Last month Calvert Investments, Ceres, David Gardiner & Associates, and World Wildlife Fund (WWF) released a new report, Power Forward 2.0. The report shows that clean energy is becoming mainstream for U.S. corporations – nearly half of the Fortune 500 have climate and clean energy targets and 60 percent of the Fortune 100 have goals for renewable energy or greenhouse gas reductions. Through these initiatives, the 53 Fortune 100 companies reporting on climate and energy targets have collectively saved $1.1 billion annually and decreased their annual CO2 emissions by approximately 58.3 million metric tons – the equivalent of retiring 15 coal-fired power plants.

Even better, 85 percent of the Fortune 100 companies whose targets ended in 2012 achieved their goals. And, Fortune 100 industry leaders are cashing in significant savings, with UPS (annually saving more than $200 million), Cisco Systems ($151 million), PepsiCo ($120 million), United Continental ($104 million), and General Motors ($73+ million) posting the greatest improvements to their bottom line.

Given these benefits, it’s no wonder that more than 800 companies, including GM, Apple, and Nike have signed the Climate Declaration, calling tackling climate change “one of the greatest economic opportunities of the 21st century.”

These companies see an emerging economic opportunity and are pulling out the stops to capitalize on it, benefitting their own operations and their customers. But companies also know firsthand that seizing these opportunities doesn’t come without challenges. Obstacles, including regional cost-parity issues between renewable energy and subsidized fossil-based energy; internal competition for capital; and inconsistent policies that send mixed signals to companies and investors in renewable energy projects, must be resolved to further accelerate these efforts.

That’s why WWF and the World Resources Institute worked with a number of leading companies – Bloomberg, Facebook, General Motors, Hewlett-Packard, Intel, Johnson & Johnson, Mars, Novelis, Procter and Gamble, REI, Sprint, and Walmart – to create a set of corporate renewable energy Buyers Principles that could help overcome some of the challenges.  The companies want utilities, utility regulators and renewable energy providers to know what the companies need in order to buy more renewables.

Topping their list are: being able to choose their energy suppliers; simplified and standardized contracts; access to more cost-competitive renewable energy options; and, working collaboratively with market players and utilities to smooth the renewable energy procurement process.

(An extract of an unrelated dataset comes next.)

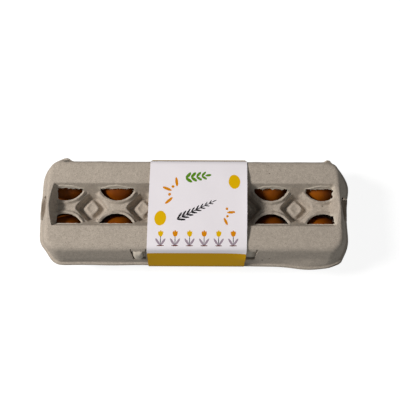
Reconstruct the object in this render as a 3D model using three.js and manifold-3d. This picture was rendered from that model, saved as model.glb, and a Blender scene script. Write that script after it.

Major players in corporate America aren’t waiting on Congress. Companies are making a significant effort and working with their utilities and other suppliers to get panels on roofs and wind turbines into the ground. But Congress should also be putting the wind at the backs of these corporate leaders, not creating headwinds.

So here is a short list for Congress, with the hopes that November and December might make up for a bit of the lost time:

  • First, provide a bit of certainty: there are a number of incentives for renewable energy and energy efficiency that are currently expired. It’s hard to work with an industry that has to deal with policy that goes through boom-bust cycles manufactured by policymakers every one or two years.
  • Second, provide a bit of equity: renewable energy companies and the companies adopting the technologies are driving down costs and making renewable energy increasingly competitive with traditional sources of energy. We shouldn’t make the effort harder by giving incumbents a leg up. One bipartisan bill, the Master Limited Partnership Parity Act, would be an easy way to help level the playing field; indeed, even the American Petroleum Institute agrees, and has supported the idea of giving renewable energy the same tax treatment that other members get.
  • Finally, let the EPA’s Clean Power Plan do its job. The standards will give states tremendous flexibility to innovate and ramp up policies – like energy efficient standards and renewable portfolio standards – that Corporate America has been vocal in supporting.

As D.C. shuts down for August and the election season, the checklist will remain long. Out on the roofs of retailers solar panels will continue to go up, wind turbines will power manufacturing plants and the grid, and companies will continue to invest in clean energy. For America’s leading companies, making money while tackling one of our biggest challenges is business as usual. The only question left is, when is Congress going to join the party?